Thursday, 8 March 2012

Literature? Eh?


A think-piece to begin. Or is it thought-piece? I know, I'll call it a muse-piece. As this blog is subtitled Thoughts on Literature I thought it might be useful to try to define what 'literature' means.

There are those marxist theorists who see it as a purely political tool and an arbitrary term, which I agree with to a certain extent. Who decides what should be in the literary canon? We are encouraged to study Shakespeare (who is undoubtedly held up to be the ultimate in literary genius by all of us educated in the English-speaking world), Chaucer, the Romantic poets (well, only Wordsworth, Keats, Byron, Shelley, Coleridge and Blake), Dickins, the current poet laureate (sometimes...), all of whom are male, pale & posh (except for Carol Ann Duffy, notably the first poet laureate to be either female or gay). Women authors, black authors, non-English speaking authors and others are often studied separately, in their own separate modules of work. 'Let's look at post-colonial authors today children'! Great that they're being included but why differentiate them? Why does the study of these authors need to be justified by virtue of their difference to 'the canon' rather than on their own merit?
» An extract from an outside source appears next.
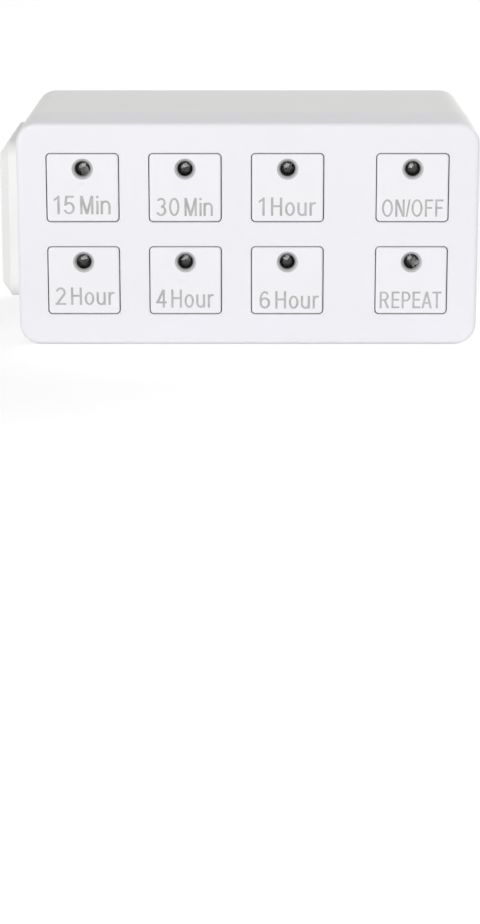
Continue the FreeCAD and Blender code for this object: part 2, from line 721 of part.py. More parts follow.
def switches():
    bodies, plates, legs = [], [], []
    half = "switch_size/2"
    plate_rear = f"({SWITCH_TOP} + switch_plate_wall)"
    well_floor = f"({SWITCH_TOP} + plunger_depth + key_travel + plunger_gap)"
    for name, x, key_z in keys():
        z = f"({key_z} - stem_drop)"
        block = box(f"switch_block_{name}", around(x, half), (plate_rear, BOARD_FRONT), around(z, half))
        well = cylinder(f"switch_well_{name}", "y", (x, plate_rear, z), "plunger_radius + plunger_gap",
                        f"{well_floor} - {plate_rear}")
        bodies.append(cut(f"switch_body_{name}", block, [well]))
        plate = box(f"switch_lid_{name}", around(x, half), (SWITCH_TOP, plate_rear), around(z, half))
        hole = cylinder(f"switch_lid_hole_{name}", "y", (x, SWITCH_TOP, z),
                        "plunger_radius + plunger_gap", "switch_plate_wall")
        plates.append(cut(f"switch_plate_{name}", plate, [hole]))
        for side, edge in (("left", f"({x} - {half} - leg_wall)"), ("right", f"({x} + {half})")):
            for level, rise in (("upper", f"({z} + {half} - leg_width)"),
                                ("lower", f"({z} - {half} + leg_width)")):
                legs.append(box(f"switch_leg_{side}_{level}_{name}", (edge, f"({edge} + leg_wall)"),
                                (f"({SWITCH_TOP} + switch_height/2)", f"({BOARD_REAR} + leg_reach)"),
                                around(rise, "leg_width/2")))
    keep(group("switch_bodies", bodies), "switch_bodies")
    keep(group("switch_plates", plates), "switch_plates")
    keep(group("switch_legs", legs), "switch_legs")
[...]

There are stylistic approaches to literature which try to unpick literary value inherent in the text itself. Why, for example, is Lady Chatterley's Lover considered to have more literary value than a Mills & Boon novel? Both are trash romance are they not?* Practitioners of stylistics would argue that the value lies in the text. Mills & Boon may be derived from DH Lawrence and therefore share some language features with Lady Chatterley's Lover, but Lawrence's language has higher intrinsic value. One of the main techniques cited is 'deviation'. Deviation may be lexical, grammatical, semantic, etc. and covers a range of techniques such as metaphor, allegory, making the familiar strange, etc. which is only to be found in works of 'literature'.
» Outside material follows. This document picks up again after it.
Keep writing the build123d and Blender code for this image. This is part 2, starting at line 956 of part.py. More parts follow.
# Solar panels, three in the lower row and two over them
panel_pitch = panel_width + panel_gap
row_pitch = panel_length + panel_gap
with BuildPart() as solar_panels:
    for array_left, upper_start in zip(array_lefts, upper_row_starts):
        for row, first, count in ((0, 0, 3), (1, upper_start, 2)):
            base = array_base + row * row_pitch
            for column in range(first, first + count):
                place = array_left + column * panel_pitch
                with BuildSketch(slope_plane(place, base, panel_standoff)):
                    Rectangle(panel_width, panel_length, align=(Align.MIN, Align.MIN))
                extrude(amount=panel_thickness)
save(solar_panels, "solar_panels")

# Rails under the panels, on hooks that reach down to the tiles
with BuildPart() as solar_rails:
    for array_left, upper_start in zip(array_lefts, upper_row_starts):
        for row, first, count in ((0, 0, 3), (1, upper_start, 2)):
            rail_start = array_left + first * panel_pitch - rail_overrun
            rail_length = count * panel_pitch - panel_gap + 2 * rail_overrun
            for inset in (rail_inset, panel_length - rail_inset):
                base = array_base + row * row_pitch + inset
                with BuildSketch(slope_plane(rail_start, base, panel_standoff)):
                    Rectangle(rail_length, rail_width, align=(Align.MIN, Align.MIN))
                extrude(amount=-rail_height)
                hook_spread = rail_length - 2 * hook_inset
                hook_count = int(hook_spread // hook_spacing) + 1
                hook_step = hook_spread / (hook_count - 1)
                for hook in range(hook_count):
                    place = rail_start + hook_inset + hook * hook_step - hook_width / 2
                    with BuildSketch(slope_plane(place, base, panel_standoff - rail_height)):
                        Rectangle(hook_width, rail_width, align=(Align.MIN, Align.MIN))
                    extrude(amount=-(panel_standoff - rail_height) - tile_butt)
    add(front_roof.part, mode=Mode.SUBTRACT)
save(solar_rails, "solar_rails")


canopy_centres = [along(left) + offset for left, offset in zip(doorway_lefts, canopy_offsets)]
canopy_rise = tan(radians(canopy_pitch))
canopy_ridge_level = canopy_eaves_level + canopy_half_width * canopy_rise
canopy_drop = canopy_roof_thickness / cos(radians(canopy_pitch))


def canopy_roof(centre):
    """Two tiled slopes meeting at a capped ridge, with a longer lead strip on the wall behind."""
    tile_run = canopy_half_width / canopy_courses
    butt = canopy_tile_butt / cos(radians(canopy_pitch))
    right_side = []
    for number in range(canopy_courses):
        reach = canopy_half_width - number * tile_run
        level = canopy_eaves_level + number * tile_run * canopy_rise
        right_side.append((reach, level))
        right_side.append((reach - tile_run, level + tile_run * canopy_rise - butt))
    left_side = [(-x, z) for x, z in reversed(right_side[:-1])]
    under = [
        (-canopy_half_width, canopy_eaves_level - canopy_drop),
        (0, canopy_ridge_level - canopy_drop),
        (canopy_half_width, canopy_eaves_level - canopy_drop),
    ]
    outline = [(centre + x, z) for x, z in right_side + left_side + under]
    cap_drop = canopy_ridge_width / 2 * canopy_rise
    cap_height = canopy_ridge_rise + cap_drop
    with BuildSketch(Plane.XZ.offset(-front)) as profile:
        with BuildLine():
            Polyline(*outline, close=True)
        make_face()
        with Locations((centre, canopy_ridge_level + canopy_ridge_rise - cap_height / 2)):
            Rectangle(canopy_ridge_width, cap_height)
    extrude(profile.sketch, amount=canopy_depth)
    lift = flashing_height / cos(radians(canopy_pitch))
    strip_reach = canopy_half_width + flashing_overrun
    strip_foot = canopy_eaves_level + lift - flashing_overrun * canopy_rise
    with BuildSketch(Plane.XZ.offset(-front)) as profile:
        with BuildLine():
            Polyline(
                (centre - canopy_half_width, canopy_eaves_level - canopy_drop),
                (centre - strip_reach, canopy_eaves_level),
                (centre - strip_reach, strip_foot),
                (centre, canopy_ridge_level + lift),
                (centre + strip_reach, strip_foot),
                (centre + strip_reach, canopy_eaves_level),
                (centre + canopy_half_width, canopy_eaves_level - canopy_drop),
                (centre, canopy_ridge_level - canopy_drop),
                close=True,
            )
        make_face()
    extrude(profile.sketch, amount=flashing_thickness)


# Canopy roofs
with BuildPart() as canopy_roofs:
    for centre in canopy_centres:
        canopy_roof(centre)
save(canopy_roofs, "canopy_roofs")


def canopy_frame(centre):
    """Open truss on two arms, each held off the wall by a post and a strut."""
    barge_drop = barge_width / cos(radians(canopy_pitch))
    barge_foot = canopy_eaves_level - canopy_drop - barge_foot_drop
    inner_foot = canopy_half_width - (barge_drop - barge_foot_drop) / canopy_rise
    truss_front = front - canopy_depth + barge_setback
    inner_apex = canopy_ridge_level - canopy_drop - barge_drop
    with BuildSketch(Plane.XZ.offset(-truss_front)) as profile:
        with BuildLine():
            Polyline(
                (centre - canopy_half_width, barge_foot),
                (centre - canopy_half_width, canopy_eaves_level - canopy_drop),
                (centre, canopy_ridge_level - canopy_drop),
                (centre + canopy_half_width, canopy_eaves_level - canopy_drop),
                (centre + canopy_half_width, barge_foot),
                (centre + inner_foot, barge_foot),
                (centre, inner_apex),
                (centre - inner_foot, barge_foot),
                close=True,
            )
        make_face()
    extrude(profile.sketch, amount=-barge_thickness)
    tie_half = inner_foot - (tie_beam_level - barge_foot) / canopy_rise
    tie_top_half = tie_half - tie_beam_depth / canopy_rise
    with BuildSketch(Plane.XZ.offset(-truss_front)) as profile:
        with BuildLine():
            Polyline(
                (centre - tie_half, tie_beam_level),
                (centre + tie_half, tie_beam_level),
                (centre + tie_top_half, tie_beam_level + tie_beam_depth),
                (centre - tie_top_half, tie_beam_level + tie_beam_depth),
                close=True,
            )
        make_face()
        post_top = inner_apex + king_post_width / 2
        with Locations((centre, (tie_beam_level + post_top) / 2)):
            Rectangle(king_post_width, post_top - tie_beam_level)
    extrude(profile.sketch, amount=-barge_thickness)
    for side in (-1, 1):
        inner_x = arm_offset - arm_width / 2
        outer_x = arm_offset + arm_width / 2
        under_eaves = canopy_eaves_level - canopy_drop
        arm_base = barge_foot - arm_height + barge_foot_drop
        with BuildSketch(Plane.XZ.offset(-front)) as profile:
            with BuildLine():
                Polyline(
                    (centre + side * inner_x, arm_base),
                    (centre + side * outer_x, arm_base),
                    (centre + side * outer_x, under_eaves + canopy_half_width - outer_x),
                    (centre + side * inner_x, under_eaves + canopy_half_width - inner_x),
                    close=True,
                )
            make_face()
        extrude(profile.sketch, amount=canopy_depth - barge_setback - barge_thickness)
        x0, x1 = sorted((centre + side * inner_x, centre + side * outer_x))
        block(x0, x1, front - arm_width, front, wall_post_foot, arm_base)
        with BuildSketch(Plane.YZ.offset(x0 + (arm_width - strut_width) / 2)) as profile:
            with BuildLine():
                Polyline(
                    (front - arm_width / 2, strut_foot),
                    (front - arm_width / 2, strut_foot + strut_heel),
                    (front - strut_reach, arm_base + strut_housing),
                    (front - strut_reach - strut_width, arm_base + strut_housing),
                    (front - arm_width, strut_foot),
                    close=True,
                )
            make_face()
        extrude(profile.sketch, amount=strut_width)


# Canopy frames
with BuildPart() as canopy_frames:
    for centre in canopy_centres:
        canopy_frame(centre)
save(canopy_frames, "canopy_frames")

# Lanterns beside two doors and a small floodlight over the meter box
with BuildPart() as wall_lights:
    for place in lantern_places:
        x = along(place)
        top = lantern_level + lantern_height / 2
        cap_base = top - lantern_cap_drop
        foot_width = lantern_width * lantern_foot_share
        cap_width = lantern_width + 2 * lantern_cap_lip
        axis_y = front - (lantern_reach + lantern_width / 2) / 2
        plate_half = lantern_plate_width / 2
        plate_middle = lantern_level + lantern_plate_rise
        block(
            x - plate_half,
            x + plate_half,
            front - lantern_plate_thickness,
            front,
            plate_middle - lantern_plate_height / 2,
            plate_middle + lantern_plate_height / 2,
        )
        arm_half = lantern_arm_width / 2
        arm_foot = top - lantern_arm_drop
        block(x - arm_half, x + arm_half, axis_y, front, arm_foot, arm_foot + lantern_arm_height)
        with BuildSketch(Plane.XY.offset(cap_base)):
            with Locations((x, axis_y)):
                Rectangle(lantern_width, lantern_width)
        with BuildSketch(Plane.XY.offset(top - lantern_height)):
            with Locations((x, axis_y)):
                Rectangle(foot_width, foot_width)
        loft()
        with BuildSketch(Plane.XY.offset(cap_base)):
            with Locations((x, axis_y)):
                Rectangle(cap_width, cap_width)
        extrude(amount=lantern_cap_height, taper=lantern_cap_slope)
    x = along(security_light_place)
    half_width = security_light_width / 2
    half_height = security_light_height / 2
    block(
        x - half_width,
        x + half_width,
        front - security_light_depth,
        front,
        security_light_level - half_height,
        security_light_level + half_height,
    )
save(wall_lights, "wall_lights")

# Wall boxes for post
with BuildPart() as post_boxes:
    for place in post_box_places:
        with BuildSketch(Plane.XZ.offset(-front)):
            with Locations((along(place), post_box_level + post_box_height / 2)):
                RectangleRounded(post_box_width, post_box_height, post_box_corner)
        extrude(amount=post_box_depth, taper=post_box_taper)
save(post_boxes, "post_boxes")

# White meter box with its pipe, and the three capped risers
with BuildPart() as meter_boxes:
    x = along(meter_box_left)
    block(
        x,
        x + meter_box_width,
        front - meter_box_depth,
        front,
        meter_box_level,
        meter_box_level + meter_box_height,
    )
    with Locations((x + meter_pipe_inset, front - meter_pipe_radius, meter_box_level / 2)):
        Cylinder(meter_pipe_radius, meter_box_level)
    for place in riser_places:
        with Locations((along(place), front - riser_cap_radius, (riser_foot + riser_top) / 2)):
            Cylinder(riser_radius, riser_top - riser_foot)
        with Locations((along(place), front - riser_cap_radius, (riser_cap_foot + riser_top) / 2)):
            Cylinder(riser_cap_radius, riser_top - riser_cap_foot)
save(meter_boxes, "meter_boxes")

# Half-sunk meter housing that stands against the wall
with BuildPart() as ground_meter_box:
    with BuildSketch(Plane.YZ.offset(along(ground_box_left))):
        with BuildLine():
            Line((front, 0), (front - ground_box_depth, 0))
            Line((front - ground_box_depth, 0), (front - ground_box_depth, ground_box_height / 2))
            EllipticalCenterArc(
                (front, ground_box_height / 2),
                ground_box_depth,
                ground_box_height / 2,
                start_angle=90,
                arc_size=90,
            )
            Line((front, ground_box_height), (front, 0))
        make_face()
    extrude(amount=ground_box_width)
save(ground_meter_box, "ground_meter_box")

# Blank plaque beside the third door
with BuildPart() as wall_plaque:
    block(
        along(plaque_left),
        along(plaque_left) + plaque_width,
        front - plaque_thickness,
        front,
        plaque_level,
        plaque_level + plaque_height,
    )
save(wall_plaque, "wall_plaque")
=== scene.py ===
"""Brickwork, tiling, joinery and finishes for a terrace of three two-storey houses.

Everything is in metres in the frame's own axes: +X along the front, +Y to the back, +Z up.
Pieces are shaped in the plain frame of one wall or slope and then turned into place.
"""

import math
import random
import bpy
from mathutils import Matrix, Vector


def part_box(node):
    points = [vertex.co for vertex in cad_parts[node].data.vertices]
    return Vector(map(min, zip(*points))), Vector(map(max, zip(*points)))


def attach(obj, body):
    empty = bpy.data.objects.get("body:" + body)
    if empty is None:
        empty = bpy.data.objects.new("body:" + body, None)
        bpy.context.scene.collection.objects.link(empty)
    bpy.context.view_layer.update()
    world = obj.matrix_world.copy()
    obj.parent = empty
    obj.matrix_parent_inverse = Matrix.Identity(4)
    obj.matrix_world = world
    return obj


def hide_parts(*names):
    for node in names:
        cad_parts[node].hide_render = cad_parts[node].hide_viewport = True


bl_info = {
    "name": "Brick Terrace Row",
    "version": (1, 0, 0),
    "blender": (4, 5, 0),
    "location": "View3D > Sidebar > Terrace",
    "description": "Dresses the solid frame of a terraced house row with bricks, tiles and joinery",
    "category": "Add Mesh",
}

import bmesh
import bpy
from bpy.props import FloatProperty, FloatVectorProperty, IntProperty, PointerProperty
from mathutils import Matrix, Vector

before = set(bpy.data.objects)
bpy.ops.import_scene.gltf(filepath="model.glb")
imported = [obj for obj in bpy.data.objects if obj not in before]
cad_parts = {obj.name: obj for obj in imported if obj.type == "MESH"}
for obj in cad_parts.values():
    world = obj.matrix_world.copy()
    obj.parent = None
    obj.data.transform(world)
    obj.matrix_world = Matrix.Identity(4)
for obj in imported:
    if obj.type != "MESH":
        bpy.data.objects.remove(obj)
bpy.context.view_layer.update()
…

However, I am in danger of writing an academic essay here instead of sharing my thoughts...


Suffice to say, the term 'literature' is not necessarily a neutral one and so I wanted to squash this before it became an elephant in the room...


I'm not restricting this blog to the great works of literature, but I won't be pointedly avoiding them either.


We'll see what we get to when we get to it.


And decide then what we think.


Shall we?


Super.



* I am playing Devil's advocate here. I love DH Lawrence.